Its like a golf swing - all about club head speed and specific angle/point of contact. You get consistency there you're long..

Many think a roundhouse gives them good head speed but consistency (for me at least) is elusive. Another myth is that the more effort equals more effective splitting. I could probably out muscle most pro golfers but while they're happy if their fade lands in the right place I'm happy if I can find my ball anywhere.

I spread my legs, raise the maul directly back overhead and using legs and hips start the arc down to the point of impact on the round.

Tips      Concentrate on "dropping" the maul on the round ( ie use gravity as much as you can)

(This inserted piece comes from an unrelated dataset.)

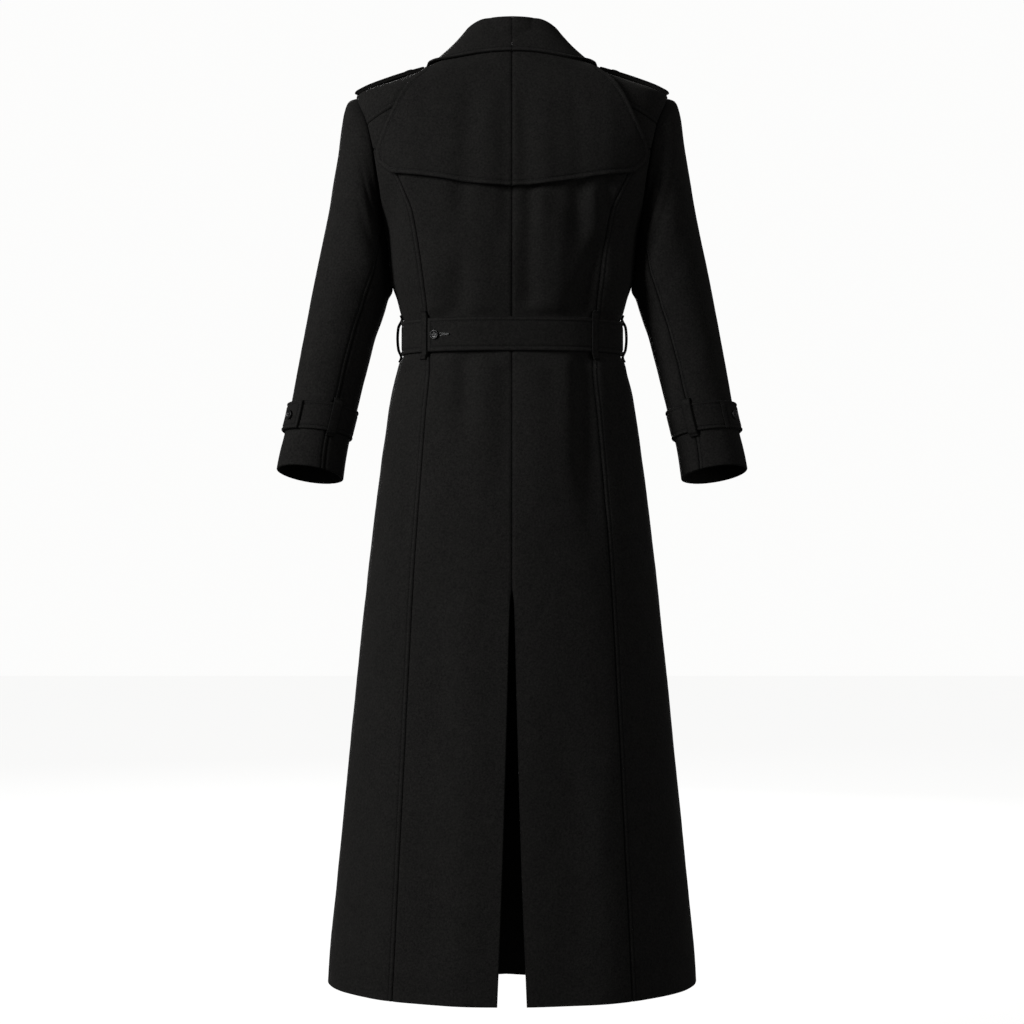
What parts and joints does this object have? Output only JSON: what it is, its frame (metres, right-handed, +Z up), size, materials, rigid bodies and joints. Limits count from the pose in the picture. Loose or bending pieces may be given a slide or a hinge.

             When your timing and aim is good, break your wrist just before impact to get a little more speed at contact.


----------



## BEConklin (Oct 16, 2014)

I'm with Gerry - the "roundhouse swing" is impressive looking - but I prefer the accuracy I get splitting wood the way Gerry describes....but with an X27 instead of a maul.


----------



## Frank625 (Oct 16, 2014)

Now that I have a splitter I don't like splitting by hand as much. I can go for bigger rounds and not worry how hard they will be to split. I was a monster maul guy but the hydraulic splitter allows me to put up much more wood because I still have energy to haul and stack. I just get more done. I put up 6 cord the past month.


----------



## BEConklin (Oct 16, 2014)

I have a power boat, but rowing my ultralight rowing skiff and my Adirondack guideboat is so much fun I never use the power boat. I'm hoping I'll get more use out of the hydraulic splitter I picked up recently...but the power boat has been sitting on a trailer in my yard for several years no while my rowing boats get lots of use...


----------



## BEConklin (Oct 16, 2014)

Jeeze Louise I'm getting old....my point, in the above post, is that splitting wood with an axe is still a lot of fun....not as quick perhaps....like rowing boats are not as quick as powerboats..but still a lotta fun.


----------



## 8686 (Oct 16, 2014)

my technique has evolved somewhat from when I started.  Now, I bring the x27 over my head and let it fall back behind my knees.  My hands are holding the handle behind my head, as if I'm about to do a sit-up.  In one motion, I bring my body vertically upward while I left the x27 above my head.  Then I bring my body down, crouching at the legs and the x27 swinging down onto the log.  My body from the waist up does not bend over, and I do not actually involve the arms that much as far as power is concerned.  My arms act as a lever in a whipping motion.  This has saved my back big time.  And the added range of motion gives the x27 some real power. All at the cost of perhaps looking a bit odd when you're doing it.


----------



## Shane Collins (Oct 16, 2014)

I do all my splitting by hand.  My father in law had to hydraulic splitters, pretty old ones but they work.  He gave me one as he didn't need two.  I used it for about 10 minutes to finish some uglies that I couldn't do with my axe's.  Maybe the splitter is old and not as good as the new ones or I don't have good technique but I find splitting by hand much faster.  I also enjoy it and find it good exercise.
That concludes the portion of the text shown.